** START OF DATA FOR PROCESSING **

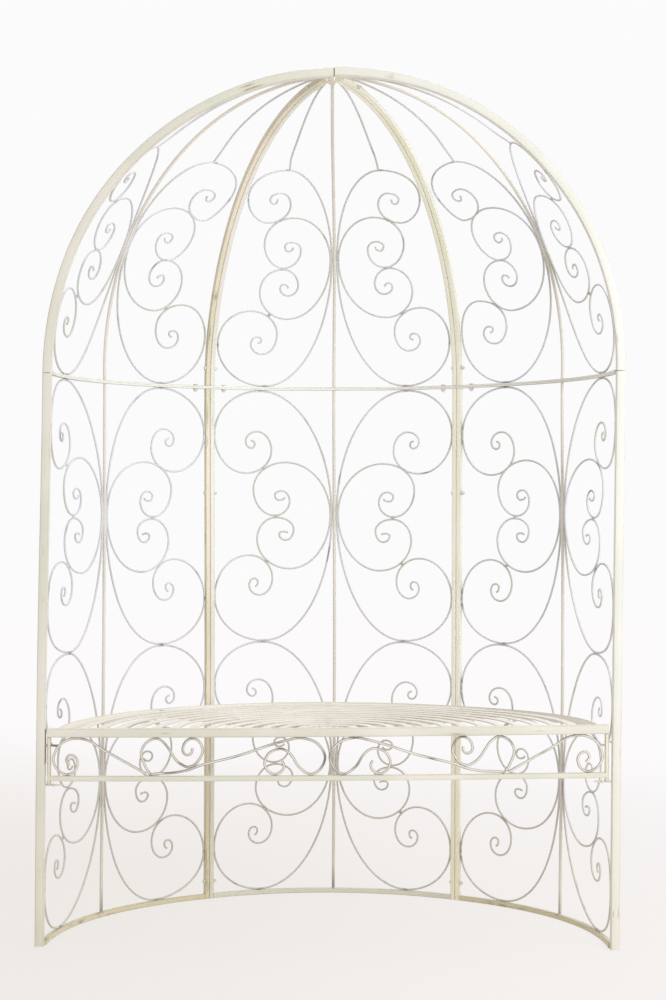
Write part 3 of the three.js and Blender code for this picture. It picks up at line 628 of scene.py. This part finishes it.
# The heat ran along some welds and left dark dashes above and below each spot.
dash_places, dash_strength = (-0.021, -0.014, 0.014, 0.021), 1.2
for panel, turn in panels:
    angle = turn * 2 * half_span
    heights = spread(panel_tube + fit_gap, ring_under - fit_gap, 20)
    run = [on_plan(angle, panel_radius, z) for z in heights]
    upright = rod(run, [outward(angle)] * len(run), centre_rod / 2, 16)
    weld = bead(run[0] - outward(angle) * bead_inset, foot_bead, up)
    scorch = (run[0] - outward(angle) * scorch_inset, 0.8)
    piece(panel + "_wall_centre_rod", [upright, weld], centre_cream, [scorch])
    for side, sign in sides:
        edge = post_tube / 2 if turn == sign else joint_edge
        turned = half_span - math.asin(edge / panel_radius)
        clear = panel_radius * turned - fit_gap - scroll_half

        def on_wall(across, height):
            reached = angle + sign * across / panel_radius
            return on_plan(reached, panel_radius, height), outward(reached)

        parts, welds = [], []
        for unit, (low, high) in zip(("upper", "lower"), wall_units):
            fields = [
                [(rod_contact + a * (clear - rod_contact), low + h * (high - low)) for a, h in shares]
                for shares in wall_shares
            ]
            rows = bent_rows(fields, wall_hand[panel, side, unit])
            meeting = rows[1] if unit == "upper" else rows[0]
            meeting[1] = (meeting[1][0], meeting[1][1] - meeting_drop[panel])
            made, spots = scroll_pair(*rows, on_wall)
            parts += made
            welds += spots + frame_welds(rows, on_wall)
            if (panel, side) == ("right", "left"):
                for across, height in (rows[0][2], rows[1][2]):
                    welds += [(on_wall(across, height + away)[0], dash_strength) for away in dash_places]
        piece(panel + "_wall_scrolls_" + side, parts, rod_cream, welds)

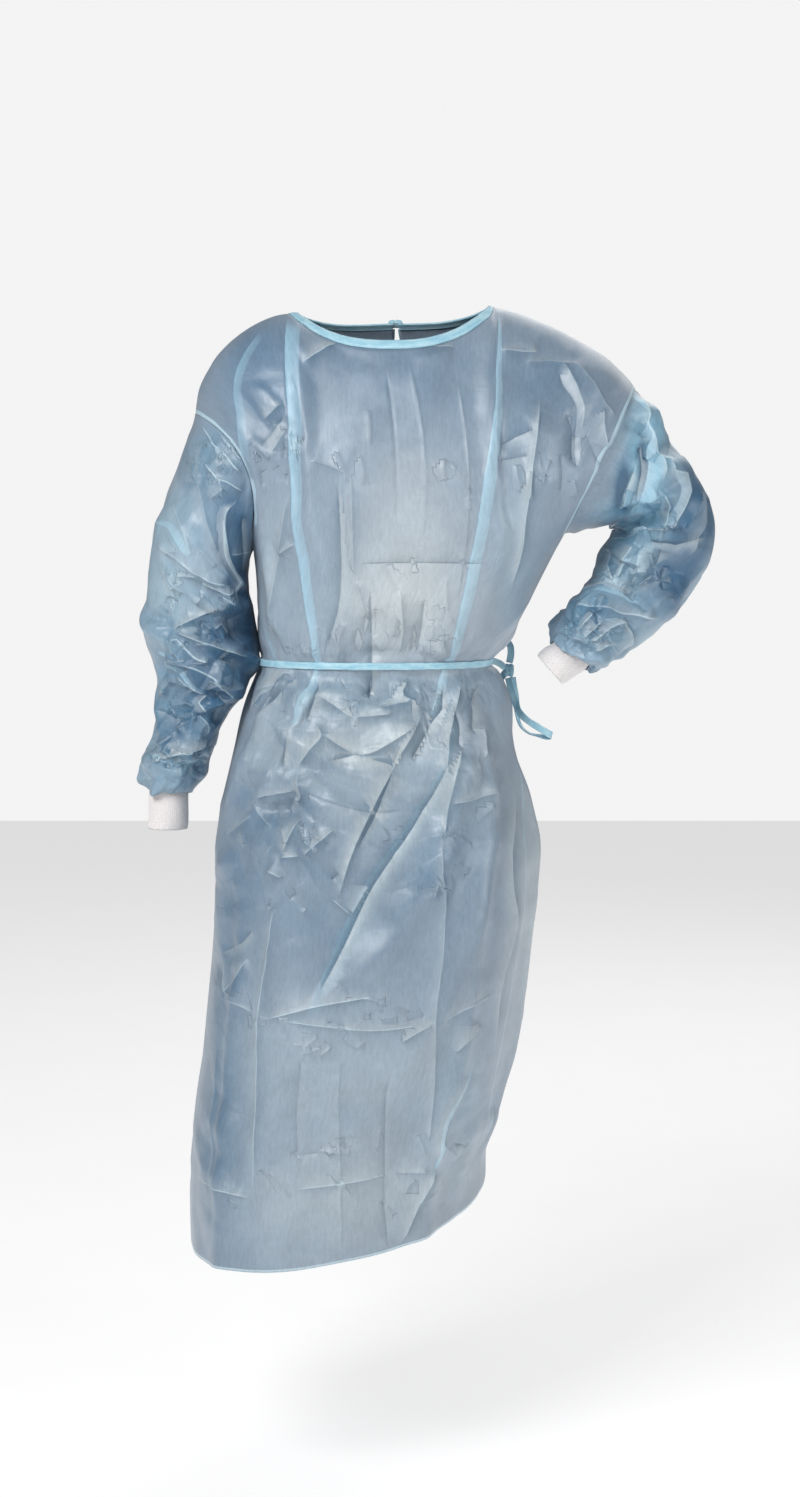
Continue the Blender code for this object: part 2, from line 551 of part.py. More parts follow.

** END OF DATA FOR PROCESSING **

> DIRECTIONS
Write each line above out exactly.

> EXERCISE OUTPUT
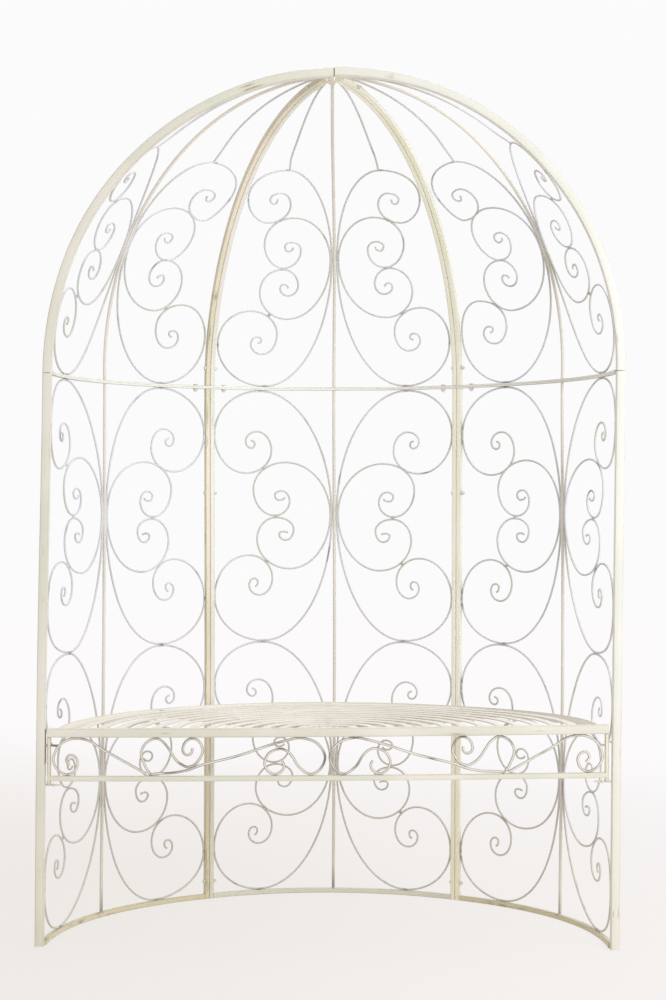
Write part 3 of the three.js and Blender code for this picture. It picks up at line 628 of scene.py. This part finishes it.
# The heat ran along some welds and left dark dashes above and below each spot.
dash_places, dash_strength = (-0.021, -0.014, 0.014, 0.021), 1.2
for panel, turn in panels:
    angle = turn * 2 * half_span
    heights = spread(panel_tube + fit_gap, ring_under - fit_gap, 20)
    run = [on_plan(angle, panel_radius, z) for z in heights]
    upright = rod(run, [outward(angle)] * len(run), centre_rod / 2, 16)
    weld = bead(run[0] - outward(angle) * bead_inset, foot_bead, up)
    scorch = (run[0] - outward(angle) * scorch_inset, 0.8)
    piece(panel + "_wall_centre_rod", [upright, weld], centre_cream, [scorch])
    for side, sign in sides:
        edge = post_tube / 2 if turn == sign else joint_edge
        turned = half_span - math.asin(edge / panel_radius)
        clear = panel_radius * turned - fit_gap - scroll_half

        def on_wall(across, height):
            reached = angle + sign * across / panel_radius
            return on_plan(reached, panel_radius, height), outward(reached)

        parts, welds = [], []
        for unit, (low, high) in zip(("upper", "lower"), wall_units):
            fields = [
                [(rod_contact + a * (clear - rod_contact), low + h * (high - low)) for a, h in shares]
                for shares in wall_shares
            ]
            rows = bent_rows(fields, wall_hand[panel, side, unit])
            meeting = rows[1] if unit == "upper" else rows[0]
            meeting[1] = (meeting[1][0], meeting[1][1] - meeting_drop[panel])
            made, spots = scroll_pair(*rows, on_wall)
            parts += made
            welds += spots + frame_welds(rows, on_wall)
            if (panel, side) == ("right", "left"):
                for across, height in (rows[0][2], rows[1][2]):
                    welds += [(on_wall(across, height + away)[0], dash_strength) for away in dash_places]
        piece(panel + "_wall_scrolls_" + side, parts, rod_cream, welds)

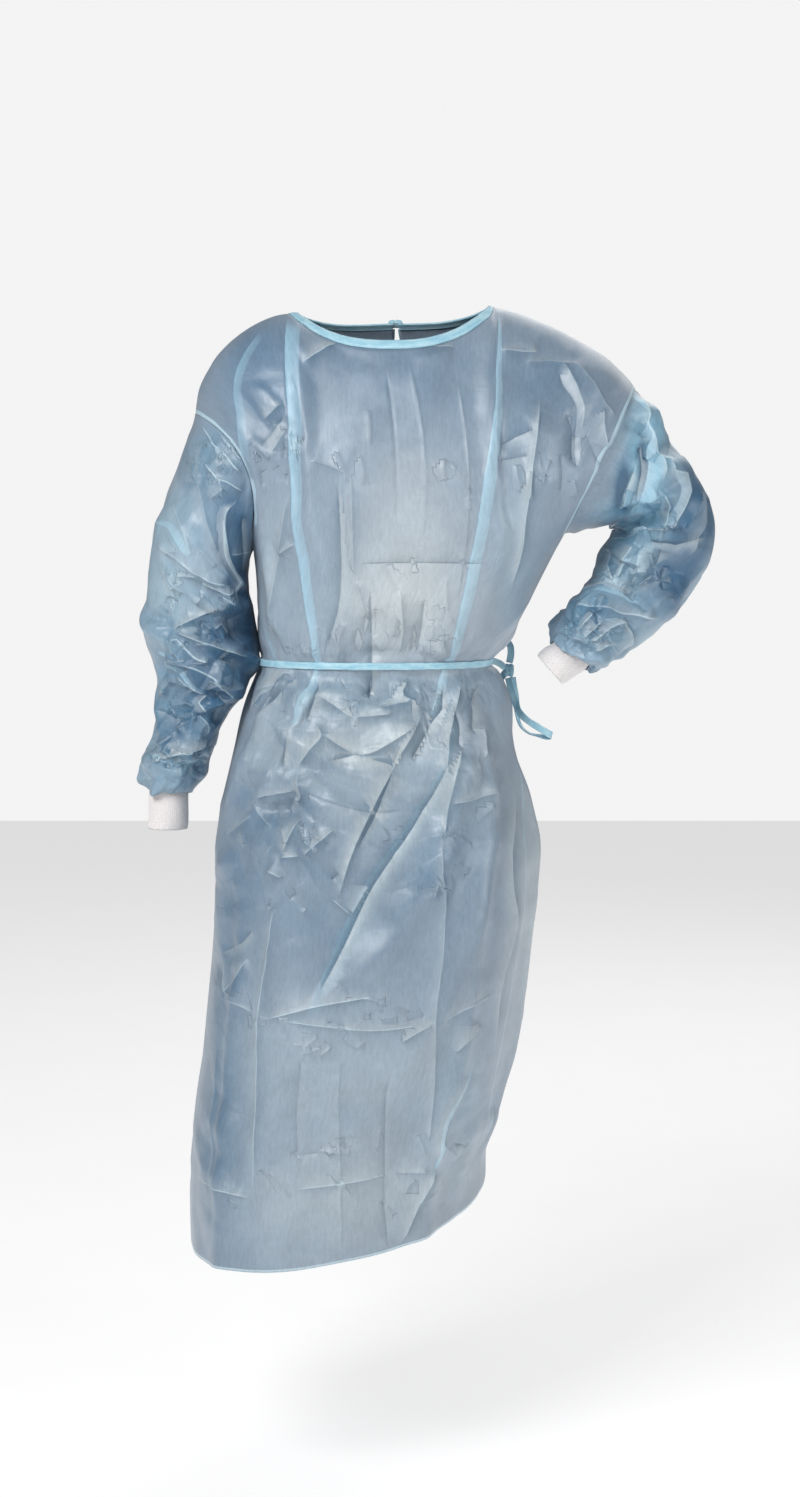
Continue the Blender code for this object: part 2, from line 551 of part.py. More parts follow.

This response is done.